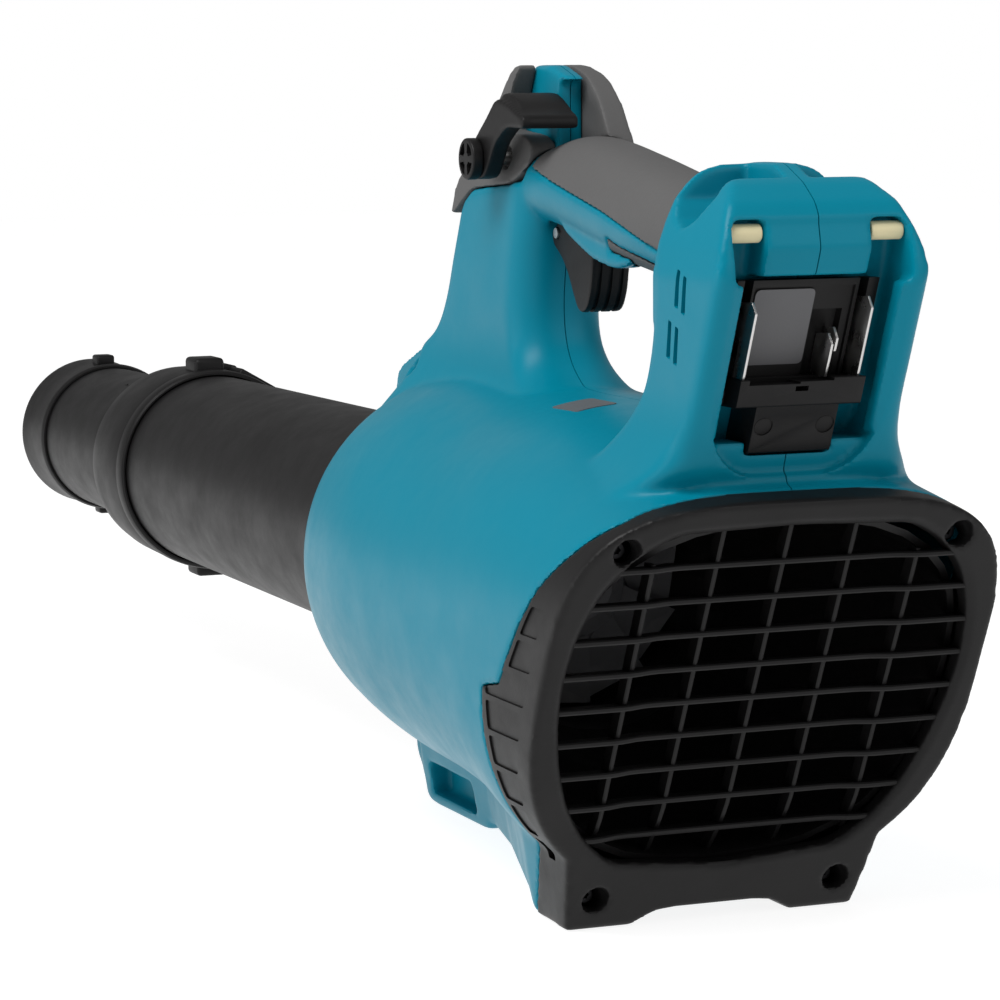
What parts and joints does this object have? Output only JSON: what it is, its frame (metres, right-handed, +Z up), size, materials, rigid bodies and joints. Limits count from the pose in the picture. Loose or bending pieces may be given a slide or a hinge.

* * *

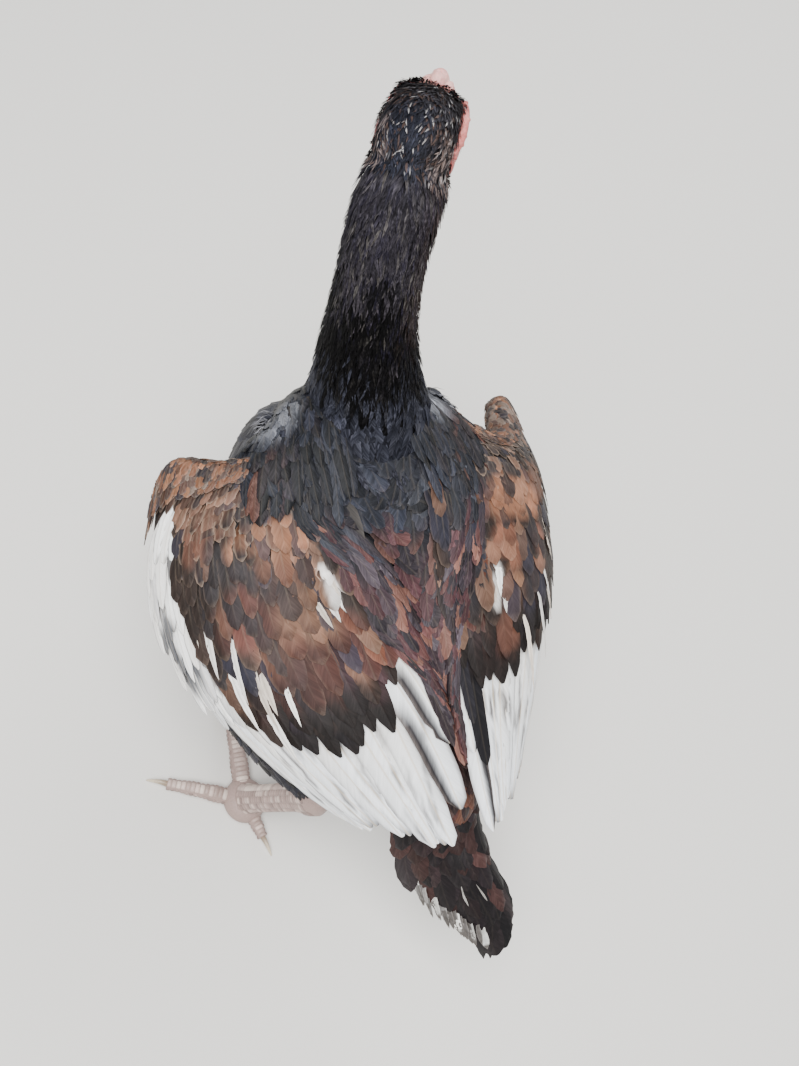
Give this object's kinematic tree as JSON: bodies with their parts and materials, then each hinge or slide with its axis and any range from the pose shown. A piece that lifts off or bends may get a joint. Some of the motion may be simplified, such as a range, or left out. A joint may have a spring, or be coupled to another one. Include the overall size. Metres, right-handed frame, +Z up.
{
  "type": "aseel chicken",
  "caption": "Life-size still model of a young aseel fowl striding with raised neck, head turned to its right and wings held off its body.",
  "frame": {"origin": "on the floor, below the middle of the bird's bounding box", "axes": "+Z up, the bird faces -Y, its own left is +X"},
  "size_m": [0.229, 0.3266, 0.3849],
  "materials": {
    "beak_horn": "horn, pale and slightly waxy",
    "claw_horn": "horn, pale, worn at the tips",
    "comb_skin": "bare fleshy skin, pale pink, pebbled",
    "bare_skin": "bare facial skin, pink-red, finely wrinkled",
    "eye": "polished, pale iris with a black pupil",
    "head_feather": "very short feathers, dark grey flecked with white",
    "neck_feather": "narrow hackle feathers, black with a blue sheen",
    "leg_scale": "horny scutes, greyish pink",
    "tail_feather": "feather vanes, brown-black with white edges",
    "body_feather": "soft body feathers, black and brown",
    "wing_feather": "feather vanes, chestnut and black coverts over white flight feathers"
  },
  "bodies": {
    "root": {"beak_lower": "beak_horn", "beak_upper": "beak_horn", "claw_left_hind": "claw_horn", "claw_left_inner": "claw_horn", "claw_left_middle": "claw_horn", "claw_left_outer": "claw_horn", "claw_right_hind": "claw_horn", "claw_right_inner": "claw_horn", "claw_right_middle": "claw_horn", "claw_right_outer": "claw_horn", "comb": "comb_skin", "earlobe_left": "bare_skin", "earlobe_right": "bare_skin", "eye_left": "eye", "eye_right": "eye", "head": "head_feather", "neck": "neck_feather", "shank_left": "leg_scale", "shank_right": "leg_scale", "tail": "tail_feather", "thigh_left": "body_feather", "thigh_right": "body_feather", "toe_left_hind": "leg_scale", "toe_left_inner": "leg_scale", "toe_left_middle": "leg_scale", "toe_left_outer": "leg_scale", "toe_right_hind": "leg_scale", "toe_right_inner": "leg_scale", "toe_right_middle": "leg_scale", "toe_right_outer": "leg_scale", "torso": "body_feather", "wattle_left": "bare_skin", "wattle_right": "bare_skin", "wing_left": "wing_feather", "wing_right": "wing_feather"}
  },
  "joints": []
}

* * *

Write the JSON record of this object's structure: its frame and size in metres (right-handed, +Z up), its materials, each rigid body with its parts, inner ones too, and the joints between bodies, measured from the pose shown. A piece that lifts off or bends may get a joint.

> What to produce:
Pull out each line of the listing that holds the string "lifts".

> Complete output:
Give this object's kinematic tree as JSON: bodies with their parts and materials, then each hinge or slide with its axis and any range from the pose shown. A piece that lifts off or bends may get a joint. Some of the motion may be simplified, such as a range, or left out. A joint may have a spring, or be coupled to another one. Include the overall size. Metres, right-handed frame, +Z up.
Write the JSON record of this object's structure: its frame and size in metres (right-handed, +Z up), its materials, each rigid body with its parts, inner ones too, and the joints between bodies, measured from the pose shown. A piece that lifts off or bends may get a joint.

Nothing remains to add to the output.